■ Instruction ■
Include in the output exactly the lines from the opening of the data through the line containing "boss_h = 9.5", and nothing more.

-- begin --

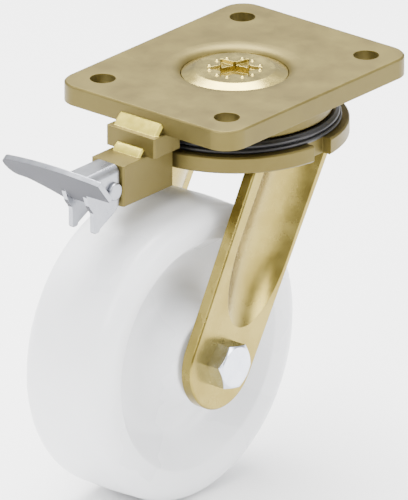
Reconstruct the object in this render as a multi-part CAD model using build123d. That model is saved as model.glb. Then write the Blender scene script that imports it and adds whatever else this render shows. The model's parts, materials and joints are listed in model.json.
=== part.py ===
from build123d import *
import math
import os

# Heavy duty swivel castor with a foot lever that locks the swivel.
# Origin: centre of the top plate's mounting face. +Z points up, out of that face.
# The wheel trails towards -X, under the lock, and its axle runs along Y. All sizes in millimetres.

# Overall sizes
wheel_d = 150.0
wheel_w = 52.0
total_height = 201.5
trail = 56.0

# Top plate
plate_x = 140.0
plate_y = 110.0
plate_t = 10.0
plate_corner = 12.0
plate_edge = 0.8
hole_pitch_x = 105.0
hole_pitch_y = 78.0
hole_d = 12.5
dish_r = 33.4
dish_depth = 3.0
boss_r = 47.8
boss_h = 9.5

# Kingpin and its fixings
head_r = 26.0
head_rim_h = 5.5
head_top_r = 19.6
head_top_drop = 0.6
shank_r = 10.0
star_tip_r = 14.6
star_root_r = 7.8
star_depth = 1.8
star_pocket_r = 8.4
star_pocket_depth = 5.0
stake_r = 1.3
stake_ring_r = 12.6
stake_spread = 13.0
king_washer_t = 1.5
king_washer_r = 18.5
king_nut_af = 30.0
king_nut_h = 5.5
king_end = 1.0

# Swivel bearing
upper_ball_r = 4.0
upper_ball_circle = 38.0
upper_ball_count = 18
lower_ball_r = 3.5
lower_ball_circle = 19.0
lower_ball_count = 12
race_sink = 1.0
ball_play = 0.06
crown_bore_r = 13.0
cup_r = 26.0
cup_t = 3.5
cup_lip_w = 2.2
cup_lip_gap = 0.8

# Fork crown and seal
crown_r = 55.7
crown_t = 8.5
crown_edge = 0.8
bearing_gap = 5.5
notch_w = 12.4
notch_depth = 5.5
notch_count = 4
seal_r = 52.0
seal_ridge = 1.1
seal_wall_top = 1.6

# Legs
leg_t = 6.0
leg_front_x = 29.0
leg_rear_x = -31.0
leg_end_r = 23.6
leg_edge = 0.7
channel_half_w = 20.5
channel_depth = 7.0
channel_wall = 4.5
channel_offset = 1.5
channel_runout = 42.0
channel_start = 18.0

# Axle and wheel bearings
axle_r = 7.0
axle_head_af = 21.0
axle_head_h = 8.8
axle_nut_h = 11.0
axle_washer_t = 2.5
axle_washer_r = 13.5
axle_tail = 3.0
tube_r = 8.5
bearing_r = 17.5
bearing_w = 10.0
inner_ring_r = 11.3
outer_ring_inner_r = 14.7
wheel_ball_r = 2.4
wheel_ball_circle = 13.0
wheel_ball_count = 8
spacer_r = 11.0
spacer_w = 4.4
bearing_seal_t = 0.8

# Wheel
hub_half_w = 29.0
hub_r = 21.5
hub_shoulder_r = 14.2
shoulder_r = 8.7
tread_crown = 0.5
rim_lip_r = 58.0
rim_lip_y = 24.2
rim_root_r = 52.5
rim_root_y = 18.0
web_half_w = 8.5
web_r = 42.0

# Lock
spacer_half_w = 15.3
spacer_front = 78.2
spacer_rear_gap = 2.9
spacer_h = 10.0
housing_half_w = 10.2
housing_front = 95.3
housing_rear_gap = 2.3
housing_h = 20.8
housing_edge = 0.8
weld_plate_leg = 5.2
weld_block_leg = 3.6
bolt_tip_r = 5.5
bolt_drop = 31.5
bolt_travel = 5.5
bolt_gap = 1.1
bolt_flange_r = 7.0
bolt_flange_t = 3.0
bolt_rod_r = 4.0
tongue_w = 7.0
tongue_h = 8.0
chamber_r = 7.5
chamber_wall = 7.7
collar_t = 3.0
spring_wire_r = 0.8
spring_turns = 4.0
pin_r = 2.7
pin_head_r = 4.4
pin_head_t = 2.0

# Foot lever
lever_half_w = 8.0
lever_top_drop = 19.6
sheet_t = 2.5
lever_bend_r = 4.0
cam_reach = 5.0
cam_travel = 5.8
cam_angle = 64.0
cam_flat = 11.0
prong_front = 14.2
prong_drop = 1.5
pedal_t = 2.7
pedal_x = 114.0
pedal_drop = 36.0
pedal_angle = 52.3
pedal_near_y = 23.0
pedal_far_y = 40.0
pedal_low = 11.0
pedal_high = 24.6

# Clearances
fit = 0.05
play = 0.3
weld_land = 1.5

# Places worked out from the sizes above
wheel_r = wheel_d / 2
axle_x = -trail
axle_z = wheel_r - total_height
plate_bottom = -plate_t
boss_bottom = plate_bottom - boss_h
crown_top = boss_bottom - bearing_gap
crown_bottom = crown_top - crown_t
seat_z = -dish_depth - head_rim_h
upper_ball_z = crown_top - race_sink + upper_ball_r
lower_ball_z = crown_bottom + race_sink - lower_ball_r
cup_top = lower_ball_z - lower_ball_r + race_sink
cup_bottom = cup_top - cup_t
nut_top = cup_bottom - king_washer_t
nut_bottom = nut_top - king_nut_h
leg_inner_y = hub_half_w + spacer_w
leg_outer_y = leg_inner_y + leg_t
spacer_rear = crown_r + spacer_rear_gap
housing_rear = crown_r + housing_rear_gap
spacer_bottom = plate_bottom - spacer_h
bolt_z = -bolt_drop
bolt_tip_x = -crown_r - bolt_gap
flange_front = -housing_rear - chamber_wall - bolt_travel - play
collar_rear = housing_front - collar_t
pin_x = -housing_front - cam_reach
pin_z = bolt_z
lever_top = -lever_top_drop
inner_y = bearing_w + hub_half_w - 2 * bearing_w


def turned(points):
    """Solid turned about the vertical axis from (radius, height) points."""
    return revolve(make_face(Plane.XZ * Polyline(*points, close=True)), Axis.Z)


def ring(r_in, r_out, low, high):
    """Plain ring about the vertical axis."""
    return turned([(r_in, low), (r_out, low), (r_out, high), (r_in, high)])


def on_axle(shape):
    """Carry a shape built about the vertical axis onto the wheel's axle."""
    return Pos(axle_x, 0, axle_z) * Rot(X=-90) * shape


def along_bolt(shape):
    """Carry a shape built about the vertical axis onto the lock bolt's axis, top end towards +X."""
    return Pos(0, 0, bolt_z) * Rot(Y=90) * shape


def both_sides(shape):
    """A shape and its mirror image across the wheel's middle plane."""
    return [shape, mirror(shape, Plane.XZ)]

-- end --

■ Response below ■
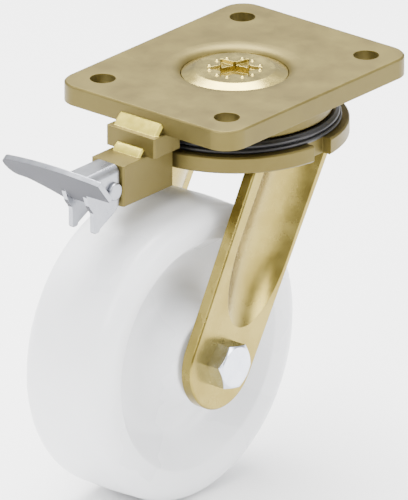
Reconstruct the object in this render as a multi-part CAD model using build123d. That model is saved as model.glb. Then write the Blender scene script that imports it and adds whatever else this render shows. The model's parts, materials and joints are listed in model.json.
=== part.py ===
from build123d import *
import math
import os

# Heavy duty swivel castor with a foot lever that locks the swivel.
# Origin: centre of the top plate's mounting face. +Z points up, out of that face.
# The wheel trails towards -X, under the lock, and its axle runs along Y. All sizes in millimetres.

# Overall sizes
wheel_d = 150.0
wheel_w = 52.0
total_height = 201.5
trail = 56.0

# Top plate
plate_x = 140.0
plate_y = 110.0
plate_t = 10.0
plate_corner = 12.0
plate_edge = 0.8
hole_pitch_x = 105.0
hole_pitch_y = 78.0
hole_d = 12.5
dish_r = 33.4
dish_depth = 3.0
boss_r = 47.8
boss_h = 9.5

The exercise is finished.